# Easton, Bristol voted one of the top 50 cool places to live in the world!



## kalidarkone (Sep 18, 2019)

Why Easton is one of the 'world's coolest neighbourhoods'

Who'd a thunk it?

I certainly didn't when I moved here 24 years ago........


----------



## BristolEcho (Sep 18, 2019)

Ugh. Things like this really piss me off. I've been reading about how amazing Bristol is for the last 15 years it feels like.


----------



## Treacle Toes (Sep 18, 2019)

> Time Out says: "This ever-evolving suburb, a half-hour wander away from the centre of Bristol, is a chilled and friendly haven for hip young families, alternative-leaning young professionals and indie business owners alike.



Doomed I tell thee. I remember similar things being written about Shoreditch, Broadway market, London fields in Hackney. It was the beginning of the end for locals.


----------



## kalidarkone (Sep 18, 2019)

What you say is true, however it's the first time I've seen this about east Bristol. Normally it's bullshit like Stapleton road being the most dangerous road in the UK or was it Europe?
Obviously I'm taking it with a massive pinch of salt.


----------



## killer b (Sep 18, 2019)

It just means that you, your family and friends won't be able to afford to live there in 5 years time.


----------



## editor (Sep 18, 2019)

killer b said:


> It just means that you, your family and friends won't be able to afford to live there in 5 years time.

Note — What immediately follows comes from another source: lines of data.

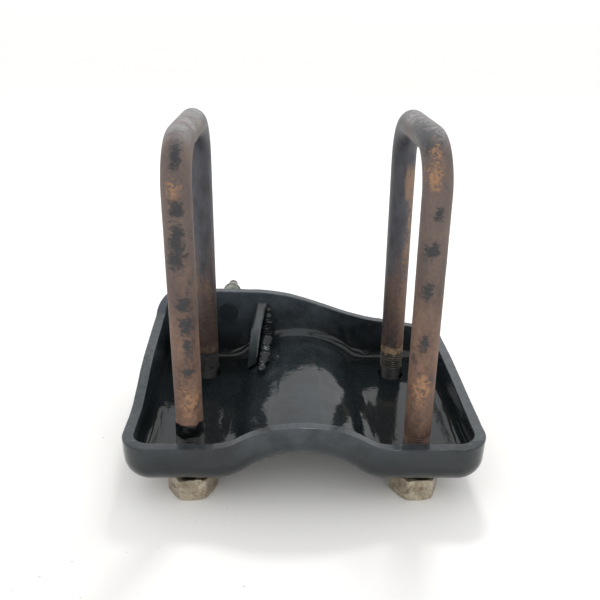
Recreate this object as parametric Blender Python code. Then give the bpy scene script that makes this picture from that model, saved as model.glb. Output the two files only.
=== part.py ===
"""Leaf-spring U-bolt clamp set: stamped spring plate, two square-bend U-bolts, four heavy hex nuts,
a welded gusset rib with its bead, and a shock-absorber stud. Metres, +Z up, standing on the nuts."""
import math

import bmesh
import bpy
from mathutils import Vector

MM = 0.001

# U-bolts: 9/16-18 rod, for a 3 in spring pack
ROD_R = 7.145
LEG_PITCH_Y = 90.5          # leg to leg of one bolt
BOLT_PITCH_X = 120.5        # bolt to bolt, astride the axle tube
BEND_R = 23.0               # centreline radius of the top bends
CROSSBAR_Z = {"left": 185.0, "right": 186.3}
LEG_END_Z = 1.0
THREAD_TOP_Z = 37.4
THREAD_PITCH = 1.411
THREAD_DEPTH = 0.75
THREAD_LOW_Z = 12.5         # ridges are cut from here up; the rest of the leg end sits in the nut
BOLT_SIDES = 20
BOLT_LEAN_DEG = {"left": 0.4, "right": 1.1}     # the bolts lean to the left in their holes

# Heavy hex nuts
NUT_AF = 23.81
NUT_H = 13.6
NUT_BORE_R = 7.45
NUT_CHAMFER_DEG = 30.0
NUT_TURN_DEG = {"front_left": 7.0, "back_left": 22.0, "front_right": 5.0, "back_right": 41.0}

# Spring plate: 1/4 in plate pressed into a pan with an arch for the axle tube
PLATE_T = 6.35
PLATE_HALF_X = 95.2
PLATE_HALF_Y = 70.75
PLATE_MID_Y = 6.25          # the pan reaches further behind the legs than in front of them
PLATE_UNDER_Z = 13.9
FLANGE_BEND_R = 12.7        # outside radius between floor and flange
CORNER_R = 15.5             # plan radius of the outer corners
HOLE_R = 7.95
ARCH_X = -1.5
ARCH_R = 47.5               # underside radius of the arch crown
ARCH_FILLET_R = 26.0        # underside radius where the arch runs into the flat floor
ARCH_RISE = 16.1
RIM_EDGE_R = 1.0

# Heights of the flange rim above the ground
RIM_FRONT_Z = 38.1
RIM_FRONT_ARCH = 0.80       # share of the arch rise the front rim follows
RIM_BACK_HIGH_Z = 67.7
RIM_BACK_LOW_Z = 46.3
RIM_RIGHT_END_Z = 41.7
RIM_RIGHT_FRONT_Z = 39.0
RIM_LEFT_FRONT_Z = 37.6
RIM_LEFT_RISE = 12.5

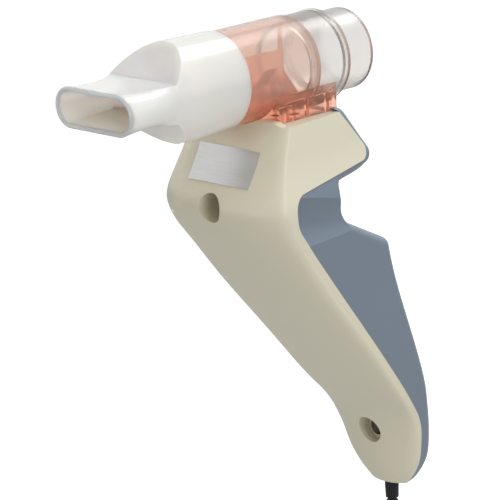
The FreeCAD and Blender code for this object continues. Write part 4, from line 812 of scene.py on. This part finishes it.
@dataclass
class CableLead:
    """The cable from the strain relief through its tied hank to the plug.

    Apart from the radius, its sizes and places are in millimetres in the tube's frame.
    """

    radius: float = 1.25 * MM
    exit_reach: float = 77.7
    relief_end: float = -180.7
    hank_top: float = -189.3
    bend: float = 7.62
    run: float = 38.0
    layers: int = 4
    rows: int = 3
    bend_points: int = 8
    drift_points: int = 7
    straight_share: float = 0.33
    first_station: int = 5
    front_gap: float = 0.4
    plug_drop: float = 9.0
    boot: float = 7.0

    @property
    def diameter(self) -> float:
        """The cable's diameter in millimetres."""
        return 2 * self.radius / MM

    @property
    def outer(self) -> float:
        """The outer radius of the hank's bends in millimetres."""
        return self.bend - self.radius / MM + self.diameter * self.layers

    @property
    def middle(self) -> float:
        """The level of the hank's middle."""
        return self.hank_top - self.outer - self.run / 2

    @staticmethod
    def round_bend(angles: list[float], stretch: float, level: float) -> list[tuple[float, float, float]]:
        """Places stations round a bend.

        Args:
            angles: the bend's angles, from the right.
            stretch: how far the control points lie outside the curve, as a factor.
            level: the bend's level.

        Returns:
            Each station's shares of the reach sideways and upwards, and its level.
        """
        return [(stretch * math.cos(angle), stretch * math.sin(angle), level) for angle in angles]

    def stations(self) -> list[tuple[float, float, float]]:
        """Places the control points of one turn, from the top bend's middle round to just before it.

        Returns:
            For each point its shares of the bend's reach sideways and upwards, and its level.
        """
        pitch = math.pi / self.bend_points
        stretch = 1 / math.cos(pitch / 2)
        half_bend = self.bend_points // 2
        top_right = [pitch * (half_bend - index - 0.5) for index in range(half_bend)]
        bottom = [-pitch * (index + 0.5) for index in range(self.bend_points)]
        top_left = [math.pi - pitch * (index + 0.5) for index in range(half_bend)]
        straight = self.straight_share * self.run
        stations = self.round_bend(top_right, stretch, self.run / 2)
        stations += [(1.0, 0.0, straight), (1.0, 0.0, -straight)]
        stations += self.round_bend(bottom, stretch, -self.run / 2)
        stations += [(-1.0, 0.0, -straight), (-1.0, 0.0, straight)]
        stations += self.round_bend(top_left, stretch, self.run / 2)
        return stations

    def turn(self, layer: float, row: float, next_layer: float, next_row: float) -> list[Vector]:
        """One turn of the hank, which drifts to the next one's place on its way up.

        Args:
            layer: how many diameters this turn lies outside the innermost one.
            row: how many diameters it lies beside the first row.
            next_layer: the next turn's layer.
            next_row: the next turn's row.

        Returns:
            The turn's control points, in the order of the stations.
        """
        points = []
        stations = self.stations()
        for index, (across, rise, level) in enumerate(stations):
            drift = max(0.0, (index - len(stations) + self.drift_points) / self.drift_points)
            reach = self.bend + self.diameter * (layer + (next_layer - layer) * drift)
            depth = self.diameter * (row + (next_row - row) * drift - (self.rows - 1) / 2)
            height = self.middle + level + reach * rise
            points.append(TUBE.at(reach * across, self.exit_reach + depth, height))
        return points

    def route(self) -> list[Vector]:
        """Plans the whole cable, from inside the strain relief to inside the plug's boot.

        The points before and after the hank are given one by one.

        Returns:
            Its control points, in the shared frame.
        """
        front = -self.diameter * (self.rows + 1) / 2 - self.front_gap
        top = self.hank_top
        points = [
            TUBE.at(0, self.exit_reach, self.relief_end + 12.0),
            TUBE.at(0, self.exit_reach, self.relief_end + 5.0),
            TUBE.at(0, self.exit_reach, self.relief_end - 1.0),
            TUBE.at(0, self.exit_reach + front * 0.55, top + 4.5),
            TUBE.at(0, self.exit_reach + front, top - 1.5),
            TUBE.at(0, self.exit_reach + front, top - self.outer + self.bend * 0.4),
            TUBE.at(2.0, self.exit_reach + front * 0.8, top - self.outer - 2.0),
            TUBE.at(self.bend - 0.6, self.exit_reach - self.diameter, self.middle + 8.0),
            TUBE.at(self.bend, self.exit_reach - self.diameter, self.middle - 6.0),
        ]
        places = []
        for layer in range(self.layers):
            order = range(self.rows) if layer % 2 == 0 else range(self.rows - 1, -1, -1)
            places += [(layer, row) for row in order]
        for index, (layer, row) in enumerate(places):
            following = places[index + 1] if index + 1 < len(places) else (layer, (self.rows - 1) / 2)
            turn = self.turn(layer, row, *following)
            points += turn[self.first_station:] if index == 0 else turn
        last = self.outer - self.radius / MM
        low = self.hank_top - 2 * self.outer - self.run
        points += [
            TUBE.at(last * 0.72, self.exit_reach, self.middle + self.run / 2 + last * 0.8),
            TUBE.at(last, self.exit_reach, self.middle + self.run * 0.4),
            TUBE.at(last, self.exit_reach, self.middle - self.run * 0.1),
            TUBE.at(last, self.exit_reach, self.middle - self.run * 0.48),
            TUBE.at(last * 0.86, self.exit_reach, self.middle - self.run / 2 - last * 0.55),
            TUBE.at(last * 0.3, self.exit_reach, self.middle - self.run / 2 - last * 0.92),
            TUBE.at(0, self.exit_reach, low - 2.0),
            TUBE.at(0, self.exit_reach, low - self.plug_drop * 0.6),
            TUBE.at(0, self.exit_reach, low - self.plug_drop - self.boot * 0.45),
        ]
        return points

    def build(self) -> bpy.types.Object:
        """Makes the cable's curve and hides the solids that it stands for.

        Returns:
            The cable.
        """
        curve = bpy.data.curves.new("cable_lead", "CURVE")
        curve.dimensions = "3D"
        curve.bevel_depth = self.radius
        curve.bevel_resolution = 5
        curve.resolution_u = 6
        curve.use_fill_caps = True
        points = self.route()
        spline = curve.splines.new("NURBS")
        spline.points.add(len(points) - 1)
        for point, place in zip(spline.points, points):
            point.co = (*place, 1.0)
        spline.order_u = 3
        spline.use_endpoint_u = True
        spline.use_smooth = True
        lead = bpy.data.objects.new("cable_lead", curve)
        bpy.context.scene.collection.objects.link(lead)
        curve.materials.append(RUBBER.material())
        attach(lead, Body.HANDLE.value)
        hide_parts("usb_cable", "usb_cable_hank", "usb_cable_tail")
        LOG.info("cable_lead: %d control points", len(points))
        return lead


@dataclass
class HankTie:
    """The woven strap that holds the hank together, in millimetres."""

    lead: CableLead
    width: float = 8.0
    thickness: float = 0.9
    corner: float = 3.0
    gap: float = 0.1

    def build(self) -> bpy.types.Object:
        """Bends the strap round the hank.

        Returns:
            The new piece.
        """
        half_width = self.lead.outer + self.gap
        half_depth = self.lead.diameter * self.lead.rows / 2 + self.gap
        mesh = bmesh.new()
        bmesh.ops.create_grid(mesh, x_segments=1, y_segments=1, size=1.0)
        bmesh.ops.scale(mesh, verts=mesh.verts, vec=(half_width, half_depth, 1.0))
        bmesh.ops.bevel(mesh, geom=mesh.verts[:], offset=self.corner, segments=6, profile=0.5,
                        affect="VERTICES", material=-1)
        edge = mesh.edges[:]
        bmesh.ops.delete(mesh, geom=mesh.faces[:], context="FACES_ONLY")
        raised = bmesh.ops.extrude_edge_only(mesh, edges=edge)
        moved = [item for item in raised["geom"] if isinstance(item, bmesh.types.BMVert)]
        bmesh.ops.translate(mesh, verts=moved, vec=(0.0, 0.0, self.width))
        bmesh.ops.recalc_face_normals(mesh, faces=mesh.faces[:])
        bmesh.ops.translate(mesh, verts=mesh.verts, vec=(0.0, 0.0, -self.width / 2))
        bmesh.ops.solidify(mesh, geom=mesh.faces[:], thickness=-self.thickness)
        bmesh.ops.scale(mesh, verts=mesh.verts, vec=(MM, MM, MM))
        bmesh.ops.translate(mesh, verts=mesh.verts, vec=TUBE.at(0, self.lead.exit_reach, self.lead.middle))
        strap = link_piece("hank_strap", mesh, BLACK, Body.HANDLE)
        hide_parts("cable_tie")
        return strap


@dataclass
class Dresser:
    """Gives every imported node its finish."""

    nodes: dict[str, bpy.types.Object]

    def dress(self) -> None:
        """Puts each node's material in its slots."""
        for name, finish in NODE_FINISHES.items():
            node = self.nodes[name]
            node.data.materials.clear()
            node.data.materials.append(finish.material())
            LOG.info("%s: finish %s", name, finish.name)


def main() -> None:
    """Builds the scene in order: camera, cable, studio, finishes and added pieces."""
    logging.basicConfig(level=logging.INFO, format="%(message)s")
    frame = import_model()
    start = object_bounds()
    Viewpoint().place()
    lead = CableLead()
    cord = lead.build()
    strap = HankTie(lead).build()
    LipBead().build()
    ScoopWeb(Side.RIGHT).build()
    ScoopWeb(Side.LEFT).build()
    Studio(floor_level=start[0].z - FLOOR_GAP).build()
    Dresser(frame["nodes"]).dress()


if __name__ == "__main__":
    main()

And every pub/bar will turn to shit.


----------



## Spymaster (Sep 18, 2019)

kalidarkone said:


> Why Easton is one of the 'world's coolest neighbourhoods'
> 
> Who'd a thunk it?
> 
> I certainly didn't when I moved here 24 years ago........


If you don't already own one, buy a house there quickly!


----------



## JimW (Sep 18, 2019)

Weren't you making a break for Cardiff kalidarkone? True hipster cred to leave just as the gentrification really gets going


----------



## Treacle Toes (Sep 18, 2019)

kalidarkone said:


> What you say is true, however it's the first time I've seen this about east Bristol. Normally it's bullshit like Stapleton road being the most dangerous road in the UK or was it Europe?
> Obviously I'm taking it with a massive pinch of salt.



I hear ya, Clapton went from the 'murder mile' to _OOOOOOOOoooooh craft beers and artisan markets_ in the blink of my eye.


----------



## kalidarkone (Sep 18, 2019)

Spymaster said:


> If you don't already own one, buy a house there quickly!


I do and I bought it 24 years ago for 45K


----------



## Spymaster (Sep 18, 2019)

kalidarkone said:


> I do and I bought it 24 years ago for 45K


 Result!

You terrible gentrifier you.


----------



## kalidarkone (Sep 18, 2019)

JimW said:


> Weren't you making a break for Cardiff kalidarkone? True hipster cred to leave just as the gentrification really gets going


I'm seriously considering it but I'm giving myself 12 months as I am slowly getting my house ready to go on the market and I would to get a job there.


----------



## kalidarkone (Sep 18, 2019)

Spymaster said:


> Result!
> 
> You terrible gentrifier you.


I Know....where will it end? 
At least I'm decent, unlike my neighbours....


----------



## BristolEcho (Sep 18, 2019)

killer b said:


> It just means that you, your family and friends won't be able to afford to live there in 5 years time.



Tbf this has already happened. My mate had a 2 bed house there for £600 when we first got together 7 years ago. It wouldn't happen now I don't think.


----------



## kalidarkone (Sep 18, 2019)

BristolEcho said:


> Tbf this has already happened. My mate had a 2 bed house there for £600 when we first got together 7 years ago. It wouldn't happen now I don't think.


Yeah this. It took my son (aged 25) ages to find somewhere to live round here that was within his price range and was long term.
He is thinking of moving to Cardiff too!


----------



## wiskey (Sep 18, 2019)

Bemmy down is never going to top a list of anything it's so soulless. 

I'd love to leave Bristol but Derv and the W's really like it.


----------



## kalidarkone (Sep 24, 2019)

I thought Bemmy down was becoming gentrified-is this true?


----------



## marty21 (Sep 24, 2019)

Rutita1 said:


> I hear ya, Clapton went from the 'murder mile' to _OOOOOOOOoooooh craft beers and artisan markets_ in the blink of my eye.


There is still some of the old Clapton,  but not much .


----------



## wiskey (Sep 24, 2019)

kalidarkone said:


> I thought Bemmy down was becoming gentrified-is this true?


Lol nope, every other house still has a van outside plastered with a scaffolding company logo (seriously I had no idea there were so many!) And it's still full of blue collar workers. It only has one pub and no shops to speak of. 

Back where we were in Bedminster ('southville' now I suspect) my friends kids all seem to be having private tutoring to sit aptitude/entrance exams for selective/independent schools .... None of that up here!


----------



## Dogsauce (Sep 30, 2019)

There should be a criminal offence for penning an article containing the word ‘vibrant’. What a shitty pointless job that must be.

Ive avoided contributing to the gentrification of bits of Bristol when moving back here from London by getting a place in Clifton village. Definitely lowering the tone up here. It’s alright, apart from being too far from an Aldi.


----------